The Introduction’s informal, first-person tone welcomes non-academic readers to the conversation. However, as a member of academia, he groups himself with college administrators and faculty, stating that “we do poor students as a whole a disservice” if “we” don’t make changes and recognize them as diverse (21). Thus, his intended audience is also college administrators and educators. Academics can even read a thorough appendix outlining his research methods beyond the surface-level explanation offered in the Introduction.

Jack tries to preempt readers’ possible objections to his decision to use Renowned as his research base. Singling out an elite university is important because “studying inequality cannot, and should not, always be about studying poor people in poor places” (12)—the burdens low-income individuals face do not only occur in the places they live. Schools like Renowned are supposed to be pathways out of poverty, so it is important to understand what burdens students attending those schools face to improve these pathways to “the American Dream” (24). Additionally, “elite colleges may be few in number” but they have “outsize” influence on America as a whole (7). It’s easy to understand that point when one considers how many politicians and business leaders come from top-tier colleges.

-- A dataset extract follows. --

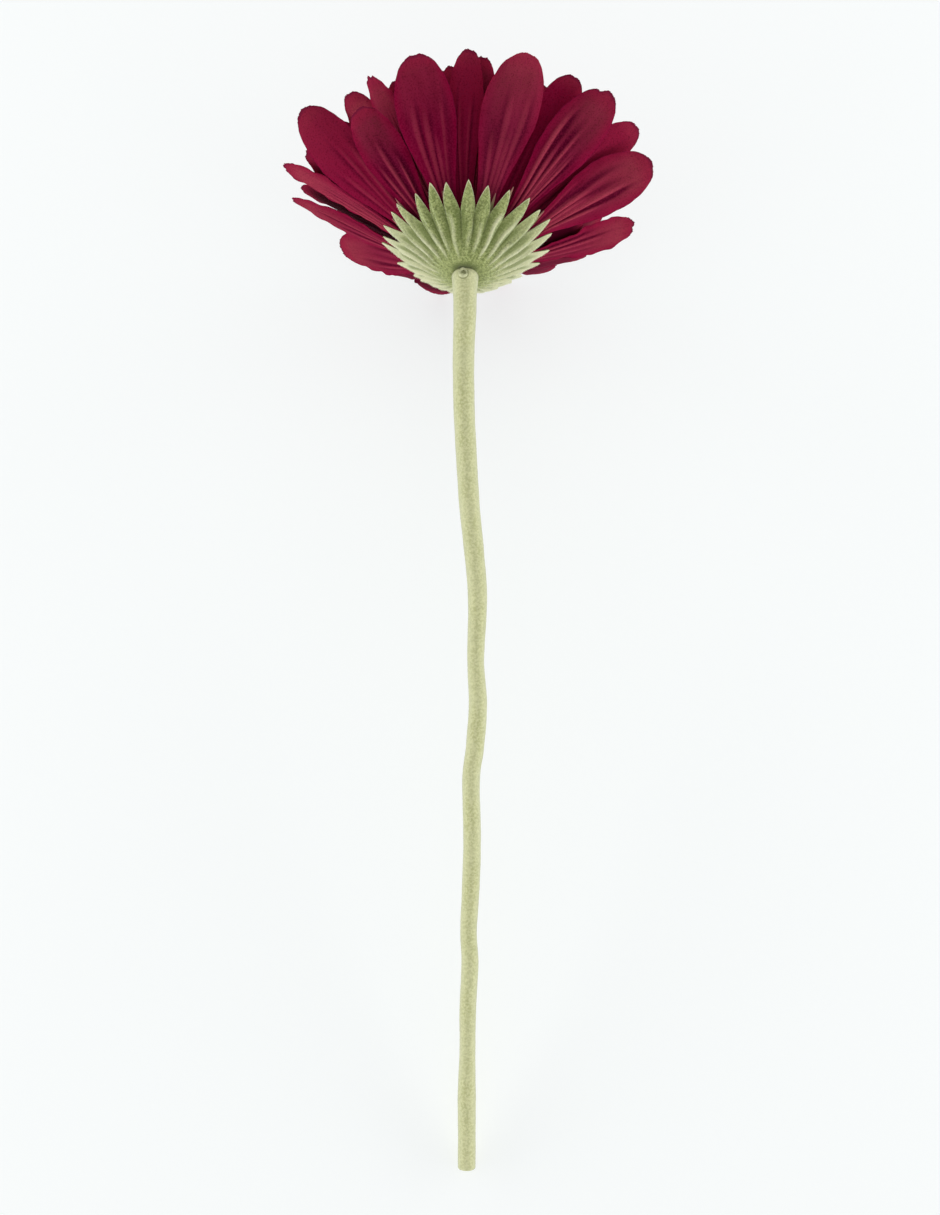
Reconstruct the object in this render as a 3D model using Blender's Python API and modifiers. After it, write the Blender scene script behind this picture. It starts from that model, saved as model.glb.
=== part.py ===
"""A cut gerbera lying on a table: a wavy stem, a green cup of pointed bracts, three whorls of
long red ray petals, a ring of short inner florets and the eye of disc florets.

The flower rests on the cut end of its stem and on the tips of its lowest ray petals. Metres, +Z up.
The stem runs along +Y and the face of the bloom looks along +Y and a little down.
"""

import math
from collections import namedtuple

import bmesh
import bpy
from mathutils import Euler, Vector

MM = 0.001
GOLDEN_ANGLE = math.radians(137.508)

# The bloom's own frame has its origin where the stem ends and Z along the flower's axis, out of
# its face. Azimuths are degrees from the flower's right towards the side that lies on the table.
HEAD_BEND = math.radians(28.5)
HEAD_LEAN = math.radians(-2.0)
BLADE = 0.7 * MM
WELD = 0.01 * MM
SMOOTH_ANGLE = math.radians(50)

# The stem, measured from its cut end: distance along it, sideways bow, bow up, radius.
StemPoint = namedtuple("StemPoint", "along side up radius")
STEM = [
    StemPoint(0.0, 0.0, 0.0, 2.45),
    StemPoint(8.8, 0.0, 0.1, 2.45),
    StemPoint(20.8, 0.0, 0.4, 2.50),
    StemPoint(31.8, 0.2, 0.7, 2.20),
    StemPoint(44.8, 0.3, 0.9, 2.30),
    StemPoint(56.8, 0.9, 0.8, 2.35),
    StemPoint(65.8, 0.5, 0.6, 2.30),
    StemPoint(77.8, 1.1, 0.3, 2.45),
    StemPoint(90.8, 1.5, 0.0, 2.45),
    StemPoint(107.8, 1.2, -0.5, 2.45),
    StemPoint(116.8, 2.3, -0.8, 2.55),
    StemPoint(128.8, 3.1, -0.9, 2.55),
    StemPoint(140.8, 2.5, -0.7, 2.35),
    StemPoint(157.8, 3.0, -0.1, 2.65),
    StemPoint(170.8, 2.1, 0.4, 2.75),
    StemPoint(184.8, 0.7, 0.8, 2.85),
    StemPoint(199.8, -0.2, 0.8, 2.90),
    StemPoint(213.8, -0.8, 0.5, 2.95),
    StemPoint(225.8, -0.9, 0.2, 3.00),
    StemPoint(236.8, -0.5, 0.0, 3.15),
]
NECK_LENGTH = 12.0 * MM
NECK_RADIUS = 3.7 * MM
STEM_RINGS = 28
NECK_RINGS = 6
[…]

Still, Jack cloaks the school behind a pseudonym. On the one hand, this ensures the privacy of his subjects and universalizes the experiences of students like Alice and Patrice—readers understand that the problems Jack describes occur at all elite educational institutions rather than the specific place he researched. On the other hand, the pseudonym also protects the college Jack profiles, sparing it from further criticism and from readers’ ability to follow up on Jack’s work to see whether changes have been implemented.